begin Material

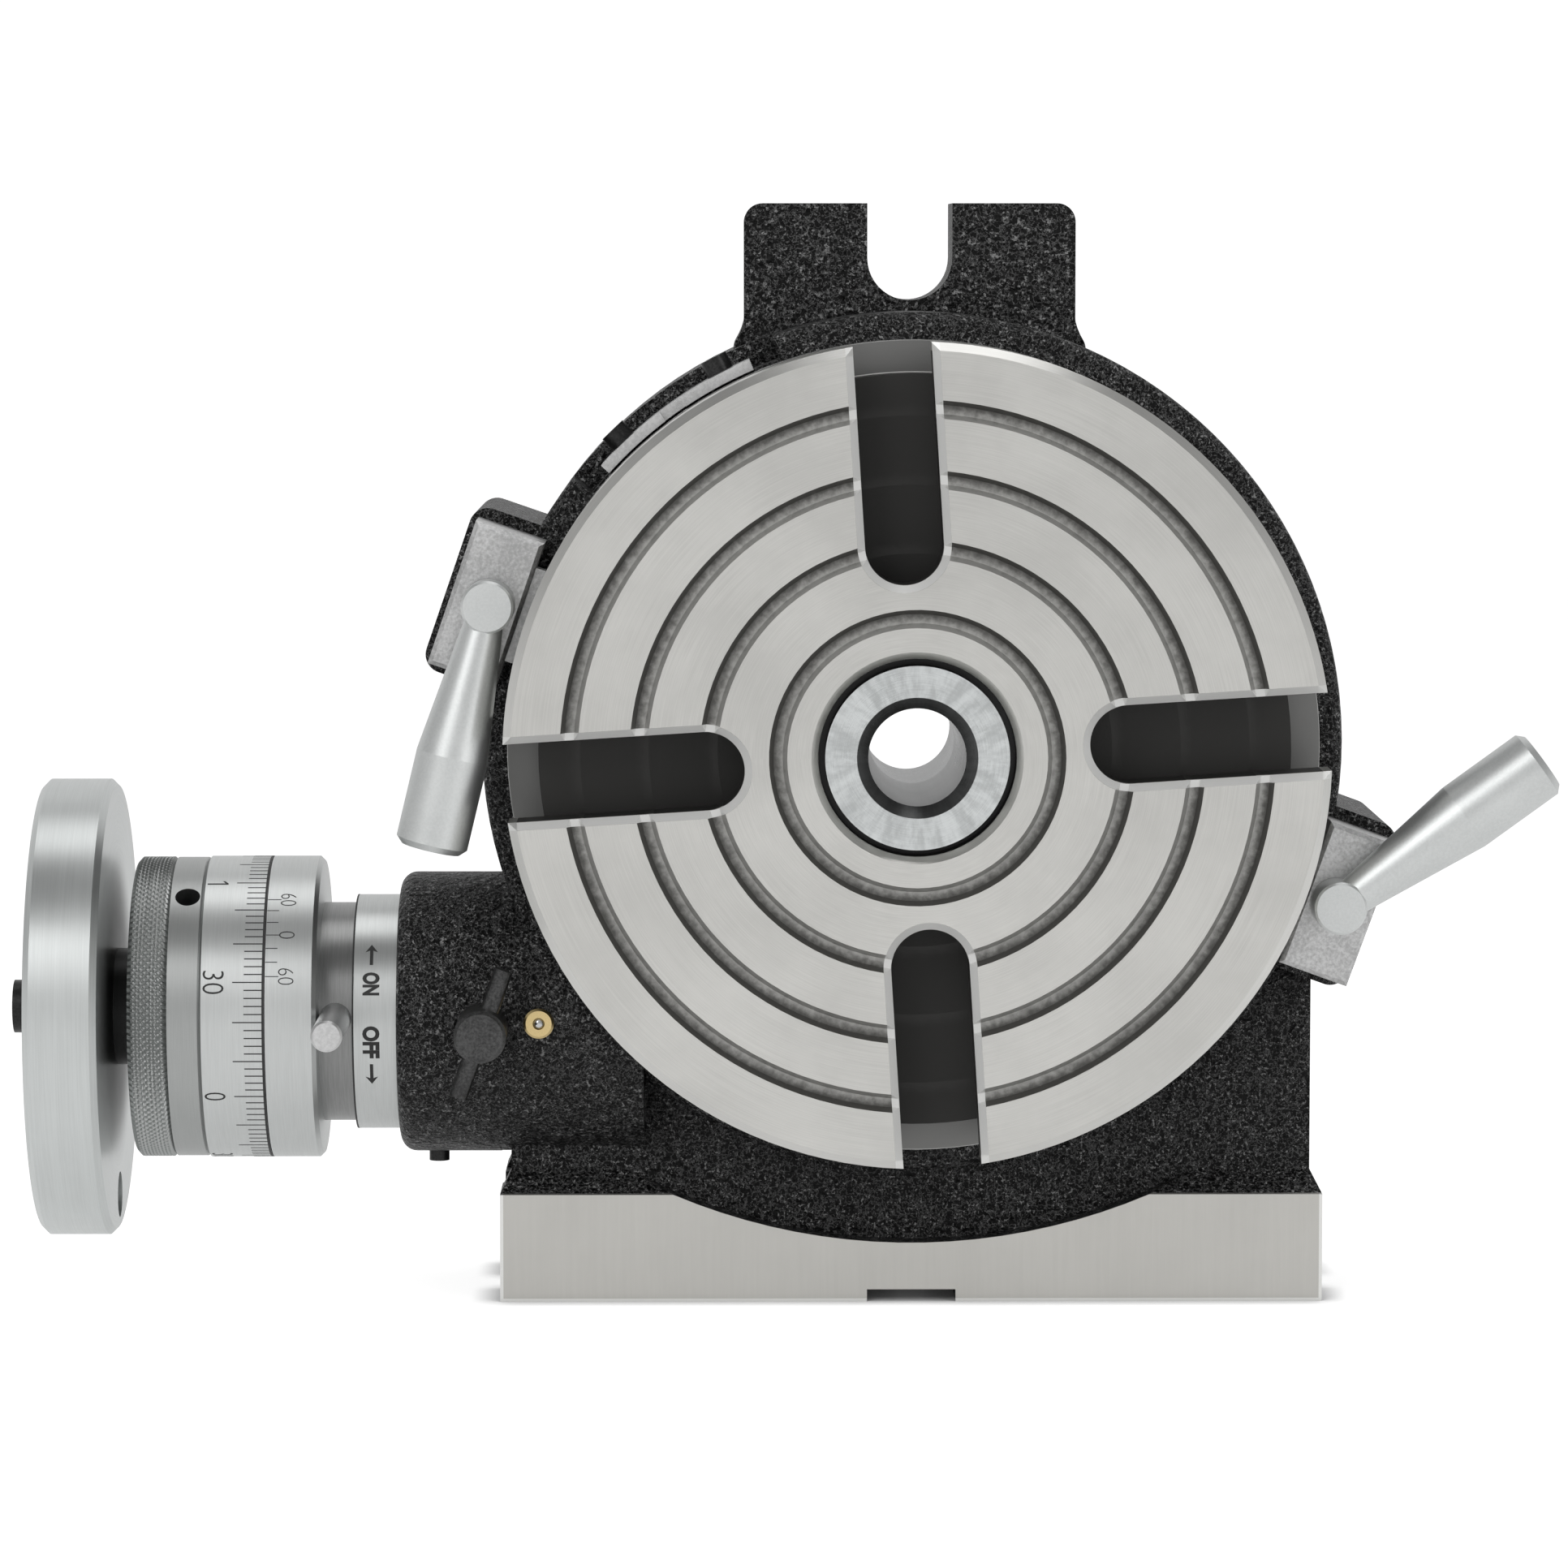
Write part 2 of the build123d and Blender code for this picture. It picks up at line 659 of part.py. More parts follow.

end Material
begin Material

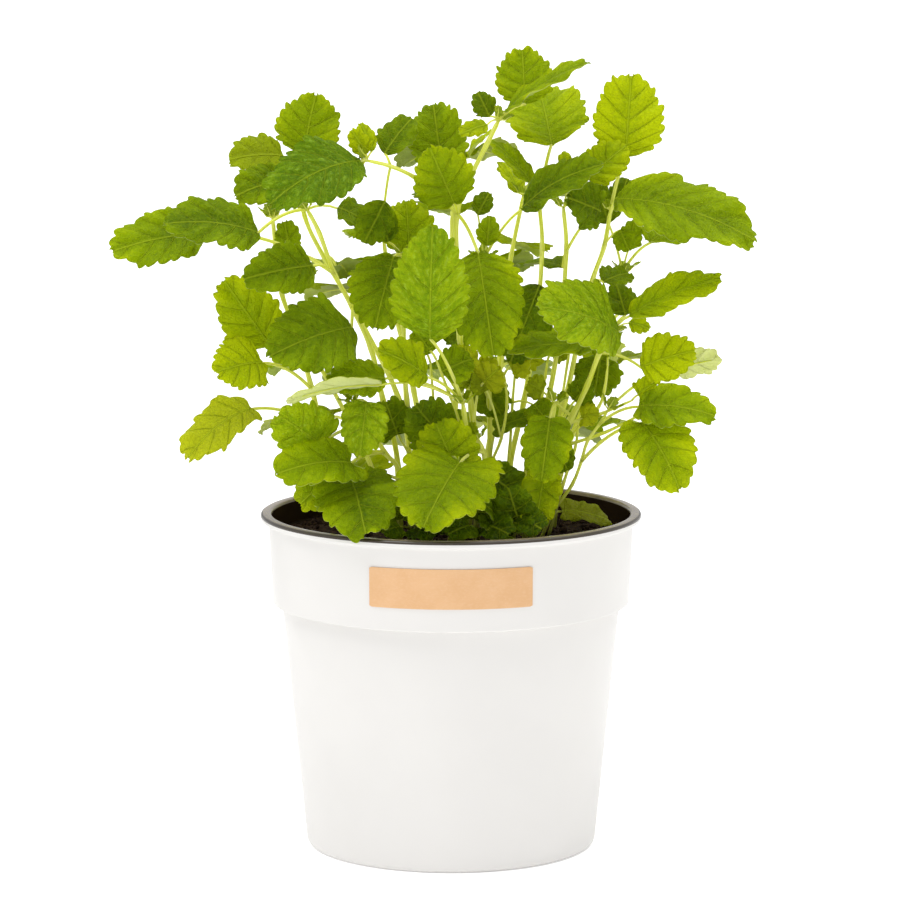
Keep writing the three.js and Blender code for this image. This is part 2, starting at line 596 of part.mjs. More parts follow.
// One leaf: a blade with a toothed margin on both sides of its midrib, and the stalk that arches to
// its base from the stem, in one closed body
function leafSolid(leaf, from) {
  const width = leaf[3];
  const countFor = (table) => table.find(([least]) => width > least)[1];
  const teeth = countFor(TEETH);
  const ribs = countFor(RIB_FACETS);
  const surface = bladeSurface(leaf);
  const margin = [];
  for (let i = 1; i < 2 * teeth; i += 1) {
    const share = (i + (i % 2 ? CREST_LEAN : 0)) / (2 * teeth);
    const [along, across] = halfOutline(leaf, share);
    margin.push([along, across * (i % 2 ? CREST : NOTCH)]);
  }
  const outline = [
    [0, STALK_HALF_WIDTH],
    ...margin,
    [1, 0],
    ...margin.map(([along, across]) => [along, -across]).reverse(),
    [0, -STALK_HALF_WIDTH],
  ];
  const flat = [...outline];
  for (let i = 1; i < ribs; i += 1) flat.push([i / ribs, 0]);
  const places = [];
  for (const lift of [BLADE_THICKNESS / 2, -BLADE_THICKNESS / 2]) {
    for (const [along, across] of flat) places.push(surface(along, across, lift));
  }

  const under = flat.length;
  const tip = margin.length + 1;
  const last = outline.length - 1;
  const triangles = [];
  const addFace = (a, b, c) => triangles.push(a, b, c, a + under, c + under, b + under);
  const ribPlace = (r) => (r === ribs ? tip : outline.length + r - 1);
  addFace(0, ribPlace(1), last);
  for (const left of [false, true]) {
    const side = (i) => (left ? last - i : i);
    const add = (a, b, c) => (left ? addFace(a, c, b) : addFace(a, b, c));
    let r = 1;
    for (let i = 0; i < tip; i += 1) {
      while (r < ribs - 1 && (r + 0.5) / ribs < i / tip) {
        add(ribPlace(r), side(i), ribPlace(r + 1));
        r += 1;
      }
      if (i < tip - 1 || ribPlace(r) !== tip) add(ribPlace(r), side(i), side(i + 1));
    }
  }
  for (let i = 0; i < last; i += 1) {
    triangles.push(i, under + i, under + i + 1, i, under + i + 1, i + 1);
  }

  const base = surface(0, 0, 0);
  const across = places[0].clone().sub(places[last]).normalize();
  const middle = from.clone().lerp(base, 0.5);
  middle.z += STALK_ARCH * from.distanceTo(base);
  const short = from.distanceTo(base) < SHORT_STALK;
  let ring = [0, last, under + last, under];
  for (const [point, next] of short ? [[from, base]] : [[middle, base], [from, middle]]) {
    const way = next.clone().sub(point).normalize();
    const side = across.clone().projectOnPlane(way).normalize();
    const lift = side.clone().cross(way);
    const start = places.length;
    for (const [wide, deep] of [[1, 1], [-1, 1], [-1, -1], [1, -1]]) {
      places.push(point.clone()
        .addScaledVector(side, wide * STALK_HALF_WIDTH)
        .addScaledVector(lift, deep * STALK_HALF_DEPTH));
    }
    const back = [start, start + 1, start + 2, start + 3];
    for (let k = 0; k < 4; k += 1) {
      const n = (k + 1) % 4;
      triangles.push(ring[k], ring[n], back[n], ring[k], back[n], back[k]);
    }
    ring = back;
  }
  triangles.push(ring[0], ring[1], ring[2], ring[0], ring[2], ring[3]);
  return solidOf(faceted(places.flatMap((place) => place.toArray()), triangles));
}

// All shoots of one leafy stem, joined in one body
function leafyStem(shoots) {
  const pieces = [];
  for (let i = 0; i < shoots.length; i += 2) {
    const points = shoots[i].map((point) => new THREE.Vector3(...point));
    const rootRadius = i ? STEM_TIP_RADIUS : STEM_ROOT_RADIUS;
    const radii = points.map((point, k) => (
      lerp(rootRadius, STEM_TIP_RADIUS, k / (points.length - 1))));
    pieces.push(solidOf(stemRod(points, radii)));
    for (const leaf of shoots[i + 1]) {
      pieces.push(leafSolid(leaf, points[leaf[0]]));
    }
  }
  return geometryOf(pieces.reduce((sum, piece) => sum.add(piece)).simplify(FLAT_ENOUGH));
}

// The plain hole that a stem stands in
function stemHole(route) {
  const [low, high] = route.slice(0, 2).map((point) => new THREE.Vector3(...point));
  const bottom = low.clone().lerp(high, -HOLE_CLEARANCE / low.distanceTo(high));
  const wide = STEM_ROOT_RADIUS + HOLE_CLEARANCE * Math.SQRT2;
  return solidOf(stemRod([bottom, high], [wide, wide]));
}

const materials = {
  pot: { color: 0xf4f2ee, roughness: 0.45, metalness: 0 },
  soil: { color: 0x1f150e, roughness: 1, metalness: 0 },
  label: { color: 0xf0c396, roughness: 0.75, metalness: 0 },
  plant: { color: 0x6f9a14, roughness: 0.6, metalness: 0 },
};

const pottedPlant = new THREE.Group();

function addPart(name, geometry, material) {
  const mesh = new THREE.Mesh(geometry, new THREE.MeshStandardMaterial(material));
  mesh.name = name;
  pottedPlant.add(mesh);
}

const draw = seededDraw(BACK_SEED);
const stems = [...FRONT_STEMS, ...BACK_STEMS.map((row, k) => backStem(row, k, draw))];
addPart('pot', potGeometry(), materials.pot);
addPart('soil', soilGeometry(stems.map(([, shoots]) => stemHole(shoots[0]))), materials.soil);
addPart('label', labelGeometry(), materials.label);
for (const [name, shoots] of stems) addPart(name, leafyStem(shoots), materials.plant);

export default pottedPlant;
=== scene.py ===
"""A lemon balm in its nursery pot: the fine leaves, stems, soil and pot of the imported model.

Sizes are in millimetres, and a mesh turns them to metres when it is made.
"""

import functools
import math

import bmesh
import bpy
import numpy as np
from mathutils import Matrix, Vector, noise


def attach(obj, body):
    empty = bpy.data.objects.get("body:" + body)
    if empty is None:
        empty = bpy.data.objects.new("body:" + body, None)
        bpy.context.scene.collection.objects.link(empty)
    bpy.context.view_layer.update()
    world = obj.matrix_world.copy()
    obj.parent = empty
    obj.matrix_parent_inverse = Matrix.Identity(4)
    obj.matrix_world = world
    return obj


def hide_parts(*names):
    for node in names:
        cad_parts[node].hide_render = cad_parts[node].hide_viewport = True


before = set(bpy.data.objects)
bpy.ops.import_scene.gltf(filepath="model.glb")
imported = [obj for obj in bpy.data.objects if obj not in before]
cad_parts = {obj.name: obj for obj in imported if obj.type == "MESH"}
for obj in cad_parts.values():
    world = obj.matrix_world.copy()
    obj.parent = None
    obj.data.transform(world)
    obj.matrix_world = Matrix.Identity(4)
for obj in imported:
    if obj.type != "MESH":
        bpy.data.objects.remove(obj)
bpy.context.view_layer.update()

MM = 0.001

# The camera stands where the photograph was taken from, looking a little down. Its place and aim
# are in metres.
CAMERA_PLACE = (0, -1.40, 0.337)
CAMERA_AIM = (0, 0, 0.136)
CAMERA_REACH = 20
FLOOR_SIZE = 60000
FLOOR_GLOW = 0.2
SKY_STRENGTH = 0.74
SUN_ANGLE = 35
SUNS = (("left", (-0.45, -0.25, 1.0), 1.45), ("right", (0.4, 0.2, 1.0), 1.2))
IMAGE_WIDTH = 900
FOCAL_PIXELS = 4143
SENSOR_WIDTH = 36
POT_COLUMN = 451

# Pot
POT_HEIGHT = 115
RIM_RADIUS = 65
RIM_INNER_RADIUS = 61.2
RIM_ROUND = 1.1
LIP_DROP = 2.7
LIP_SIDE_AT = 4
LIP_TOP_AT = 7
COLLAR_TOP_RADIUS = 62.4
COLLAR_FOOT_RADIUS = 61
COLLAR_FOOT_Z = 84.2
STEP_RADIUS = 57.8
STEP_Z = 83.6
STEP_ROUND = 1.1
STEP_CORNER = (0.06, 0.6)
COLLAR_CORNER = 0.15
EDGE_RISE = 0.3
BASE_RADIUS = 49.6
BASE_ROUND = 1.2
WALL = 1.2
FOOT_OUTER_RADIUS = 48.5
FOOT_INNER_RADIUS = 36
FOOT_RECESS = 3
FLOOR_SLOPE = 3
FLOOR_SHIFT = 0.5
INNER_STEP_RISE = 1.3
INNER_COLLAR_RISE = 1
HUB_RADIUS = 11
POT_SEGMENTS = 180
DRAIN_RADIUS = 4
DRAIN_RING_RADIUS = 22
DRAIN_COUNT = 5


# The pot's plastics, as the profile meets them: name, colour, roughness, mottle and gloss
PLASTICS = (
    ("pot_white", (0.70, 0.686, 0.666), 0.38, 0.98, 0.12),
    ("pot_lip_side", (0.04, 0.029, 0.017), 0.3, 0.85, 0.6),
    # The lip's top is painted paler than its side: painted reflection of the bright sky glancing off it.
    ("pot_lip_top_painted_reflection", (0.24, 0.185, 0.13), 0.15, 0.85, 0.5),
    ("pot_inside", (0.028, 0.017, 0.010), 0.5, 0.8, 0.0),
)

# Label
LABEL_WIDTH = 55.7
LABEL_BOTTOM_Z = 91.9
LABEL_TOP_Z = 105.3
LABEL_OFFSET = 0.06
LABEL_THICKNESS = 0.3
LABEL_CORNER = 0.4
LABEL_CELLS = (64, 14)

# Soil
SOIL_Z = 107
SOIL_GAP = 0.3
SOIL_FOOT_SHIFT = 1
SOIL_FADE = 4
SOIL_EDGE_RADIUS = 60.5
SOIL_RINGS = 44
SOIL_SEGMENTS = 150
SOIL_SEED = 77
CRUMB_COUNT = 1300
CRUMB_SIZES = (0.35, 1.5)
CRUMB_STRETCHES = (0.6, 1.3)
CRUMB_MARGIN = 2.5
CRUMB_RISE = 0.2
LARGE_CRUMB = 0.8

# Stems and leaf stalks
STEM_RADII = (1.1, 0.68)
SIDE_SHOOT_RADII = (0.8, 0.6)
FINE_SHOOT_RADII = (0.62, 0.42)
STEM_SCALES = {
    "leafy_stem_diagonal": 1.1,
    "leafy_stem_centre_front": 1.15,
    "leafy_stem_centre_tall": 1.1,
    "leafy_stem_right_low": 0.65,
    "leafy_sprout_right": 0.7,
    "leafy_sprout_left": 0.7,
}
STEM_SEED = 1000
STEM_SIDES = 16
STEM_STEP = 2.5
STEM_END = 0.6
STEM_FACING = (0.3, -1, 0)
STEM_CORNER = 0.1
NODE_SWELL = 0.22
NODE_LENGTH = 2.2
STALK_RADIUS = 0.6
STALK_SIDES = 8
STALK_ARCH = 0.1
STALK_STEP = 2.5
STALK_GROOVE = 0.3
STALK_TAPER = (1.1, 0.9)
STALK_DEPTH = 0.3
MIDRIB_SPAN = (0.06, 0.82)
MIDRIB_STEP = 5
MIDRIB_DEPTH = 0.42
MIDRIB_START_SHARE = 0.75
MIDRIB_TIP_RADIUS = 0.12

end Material
begin Material

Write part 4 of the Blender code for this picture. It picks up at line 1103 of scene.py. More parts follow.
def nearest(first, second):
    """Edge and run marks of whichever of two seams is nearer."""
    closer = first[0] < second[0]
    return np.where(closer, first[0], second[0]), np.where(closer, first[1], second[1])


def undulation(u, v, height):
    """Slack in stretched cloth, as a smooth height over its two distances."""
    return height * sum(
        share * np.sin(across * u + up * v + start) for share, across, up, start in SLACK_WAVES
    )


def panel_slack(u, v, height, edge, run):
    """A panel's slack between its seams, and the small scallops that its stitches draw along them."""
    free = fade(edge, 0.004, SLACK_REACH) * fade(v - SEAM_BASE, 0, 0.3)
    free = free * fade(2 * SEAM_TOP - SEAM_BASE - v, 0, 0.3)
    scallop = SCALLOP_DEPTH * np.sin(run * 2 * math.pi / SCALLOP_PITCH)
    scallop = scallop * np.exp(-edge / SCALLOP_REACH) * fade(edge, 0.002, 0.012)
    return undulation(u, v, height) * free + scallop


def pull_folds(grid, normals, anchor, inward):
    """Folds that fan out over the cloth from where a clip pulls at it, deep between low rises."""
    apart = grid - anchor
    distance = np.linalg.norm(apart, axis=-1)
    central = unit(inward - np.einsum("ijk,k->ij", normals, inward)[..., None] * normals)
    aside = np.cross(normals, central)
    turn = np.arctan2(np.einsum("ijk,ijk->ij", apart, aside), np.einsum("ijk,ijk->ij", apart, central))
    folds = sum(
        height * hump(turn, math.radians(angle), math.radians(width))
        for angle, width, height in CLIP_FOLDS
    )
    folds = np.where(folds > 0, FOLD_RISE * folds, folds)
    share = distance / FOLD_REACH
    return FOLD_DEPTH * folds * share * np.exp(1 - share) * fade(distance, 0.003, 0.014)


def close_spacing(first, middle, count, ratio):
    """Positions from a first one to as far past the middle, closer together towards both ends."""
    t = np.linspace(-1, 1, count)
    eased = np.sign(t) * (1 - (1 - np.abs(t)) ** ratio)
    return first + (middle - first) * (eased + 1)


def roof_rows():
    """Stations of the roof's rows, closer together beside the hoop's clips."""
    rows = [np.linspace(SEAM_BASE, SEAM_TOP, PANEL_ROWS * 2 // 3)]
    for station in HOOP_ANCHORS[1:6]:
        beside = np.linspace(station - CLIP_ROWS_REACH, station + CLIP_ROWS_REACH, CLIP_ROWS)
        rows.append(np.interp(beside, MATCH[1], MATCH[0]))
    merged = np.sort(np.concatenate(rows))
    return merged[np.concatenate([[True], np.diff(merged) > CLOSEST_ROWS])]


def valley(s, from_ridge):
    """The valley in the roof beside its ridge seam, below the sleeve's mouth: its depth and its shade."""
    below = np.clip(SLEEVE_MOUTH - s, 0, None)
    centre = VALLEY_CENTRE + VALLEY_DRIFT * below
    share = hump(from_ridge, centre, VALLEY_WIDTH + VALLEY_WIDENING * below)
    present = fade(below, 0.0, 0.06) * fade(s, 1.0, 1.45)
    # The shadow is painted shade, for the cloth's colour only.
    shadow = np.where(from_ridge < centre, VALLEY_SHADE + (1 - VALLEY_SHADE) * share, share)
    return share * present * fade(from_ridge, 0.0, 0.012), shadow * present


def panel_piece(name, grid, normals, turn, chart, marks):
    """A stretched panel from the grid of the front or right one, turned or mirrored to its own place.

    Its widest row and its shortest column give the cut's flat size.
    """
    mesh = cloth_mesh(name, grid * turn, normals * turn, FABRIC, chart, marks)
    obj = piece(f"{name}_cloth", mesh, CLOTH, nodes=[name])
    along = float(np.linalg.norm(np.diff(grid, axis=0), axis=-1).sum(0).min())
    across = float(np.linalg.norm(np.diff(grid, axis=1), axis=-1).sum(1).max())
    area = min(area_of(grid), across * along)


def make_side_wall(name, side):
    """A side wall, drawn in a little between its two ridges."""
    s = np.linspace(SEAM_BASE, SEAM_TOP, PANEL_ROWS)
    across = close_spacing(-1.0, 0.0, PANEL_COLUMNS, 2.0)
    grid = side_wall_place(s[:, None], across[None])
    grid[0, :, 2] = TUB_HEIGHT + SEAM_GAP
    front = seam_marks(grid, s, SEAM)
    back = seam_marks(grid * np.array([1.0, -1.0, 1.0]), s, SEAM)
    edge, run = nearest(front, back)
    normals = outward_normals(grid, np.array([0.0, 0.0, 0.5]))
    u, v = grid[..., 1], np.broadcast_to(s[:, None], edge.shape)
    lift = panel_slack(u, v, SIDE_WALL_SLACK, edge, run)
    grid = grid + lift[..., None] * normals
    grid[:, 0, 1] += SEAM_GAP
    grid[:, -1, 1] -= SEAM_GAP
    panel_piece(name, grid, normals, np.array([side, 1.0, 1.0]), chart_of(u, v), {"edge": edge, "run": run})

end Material

_What is asked_
Quote the data above from the line containing "obj.matrix_parent_inverse = Matrix.Identity(4)" to the line containing "POT_COLUMN = 451", inclusive, and stop.

_Result_
    obj.matrix_parent_inverse = Matrix.Identity(4)
    obj.matrix_world = world
    return obj


def hide_parts(*names):
    for node in names:
        cad_parts[node].hide_render = cad_parts[node].hide_viewport = True


before = set(bpy.data.objects)
bpy.ops.import_scene.gltf(filepath="model.glb")
imported = [obj for obj in bpy.data.objects if obj not in before]
cad_parts = {obj.name: obj for obj in imported if obj.type == "MESH"}
for obj in cad_parts.values():
    world = obj.matrix_world.copy()
    obj.parent = None
    obj.data.transform(world)
    obj.matrix_world = Matrix.Identity(4)
for obj in imported:
    if obj.type != "MESH":
        bpy.data.objects.remove(obj)
bpy.context.view_layer.update()

MM = 0.001

# The camera stands where the photograph was taken from, looking a little down. Its place and aim
# are in metres.
CAMERA_PLACE = (0, -1.40, 0.337)
CAMERA_AIM = (0, 0, 0.136)
CAMERA_REACH = 20
FLOOR_SIZE = 60000
FLOOR_GLOW = 0.2
SKY_STRENGTH = 0.74
SUN_ANGLE = 35
SUNS = (("left", (-0.45, -0.25, 1.0), 1.45), ("right", (0.4, 0.2, 1.0), 1.2))
IMAGE_WIDTH = 900
FOCAL_PIXELS = 4143
SENSOR_WIDTH = 36
POT_COLUMN = 451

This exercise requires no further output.